Вот как об этом рассказывает П. А. Плетнев: «Разговорились однажды у Оленина, как трудно в известные лета начать изучение древних языков. Крылов не был согласен с общим мнением и вызвал Гнедича на заклад, что докажет ему противное. Дело принято было всеми за шутку, о которой и не вспоминал никто. Между тем Крылов, сравнительно с прежним, реже видался с Гнедичем, давая знать ему при всех встречах, что пустился снова играть в карты. Через два года, у Оленина же, он приглашает всех присутствующих быть свидетелями экзамена, который Гнедич должен произвесть ему в греческом языке. Раскрывают в „Илиаде“ одно место, другое, третье — и так далее. Крылов все объясняет свободно.
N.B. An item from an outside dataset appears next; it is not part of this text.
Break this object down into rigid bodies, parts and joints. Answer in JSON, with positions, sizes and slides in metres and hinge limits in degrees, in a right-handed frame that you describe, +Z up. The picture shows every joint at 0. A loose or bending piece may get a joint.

Растроганный Гнедич обратился к победителю с приветственными стихами:
Сосед, ты выиграл! скажу теперь и я! Но бог тебе судья, Наверную поддел ты друга! Ты с музой Греции и день и ночь возясь, И день и ночь не ведая досуга, Блажил, что у тебя теперь одна и связь С Плутусом и Фортуной; Что музою тебе божественная лень, И что тобой забыт звук лиры златострунной: Сшутил ты басенку, любезный Лафонтень! К себе он, заманив Гомера, Ксенофонта, Софокла, Пиндара и мудреца Платона, Два года у ночей сон сладкий отнимал. Ленивец, Чтоб старых греков обобрать; И к тайнам слова их ключ выиграл, счастливец! Умен, так с умными он знал на что играть. Крылов, ты выиграл богатства, Хотя не серебром — Не в серебре же все приятства, — Ты выиграл таким добром, Которого по смерть и как ни расточаешь, Не проживешь, не проиграешь.Следом этого изучения древнегреческого языка остался перевод начала «Одиссеи» Гомера, сохранившийся в бумагах баснописца:
Мужа поведай мне, муза, мудрого странствия многи, Им понесенны, когда был священный Пергам ниспровергнут. Много он видел градов и обычаев разных народов; Много, носясь по морям, претерпел сокрушений сердечных. Пекшися всею душою о своем и друзей возвращеньи.В 1825 году Пушкин обратился с резкой отповедью по адресу французского критика Лемонте, который утверждал, что Крылов не знает языков. «…Крылов знает главные европейские языки, и, сверх того, он, — писал Пушкин, — как Альфиери, пятидесяти лет выучился древнему греческому. В других землях таковая характеристическая черта известного человека была бы прославлена во всех журналах; но мы в биографии славных писателей наших довольствуемся означением года их рождения и подробностями послужного списка…»
«Соловей»
Крылов любил смотреть на пожары. Не ленился даже в ночную пору отправиться туда, где происходил пожар. Багровые языки пламени, рассыпающиеся, как фейерверк, искры, гирлянды огненных цветов будили в нем смешанное чувство тревоги, ужаса перед разрушительной силой огня и восхищения грозной красотой величественного зрелища. Он написал басню «Пожар и Алмаз», в которой изобразил стихийную мощь огня. Пожар в ней хвалится перед Алмазом своей неистовой силой и могуществом:
«…Не так легко затмить мое сиянье, Когда я, в ярости моей, Охватываю зданье. Смотри, как все усилия людей Против себя я презираю; Как с треском все, что встречу, пожираю, — И зарево мое, играя в облаках, Окрестностям наводит страх!»Грозным пожаром являлся и деспотизм самодержавной власти, слепо и жестоко разрушавшей и истреблявшей все, что вставало на его пути. Лишь твердый Алмаз смог вынести испепеляющую силу огня. Следовало оставаться таким Алмазом в руинах и пепле — неизбежных последствиях пожара. И он старался походить на алмаз, лишь прикидываясь чудаком, ленивцем, далеким от мирских сует.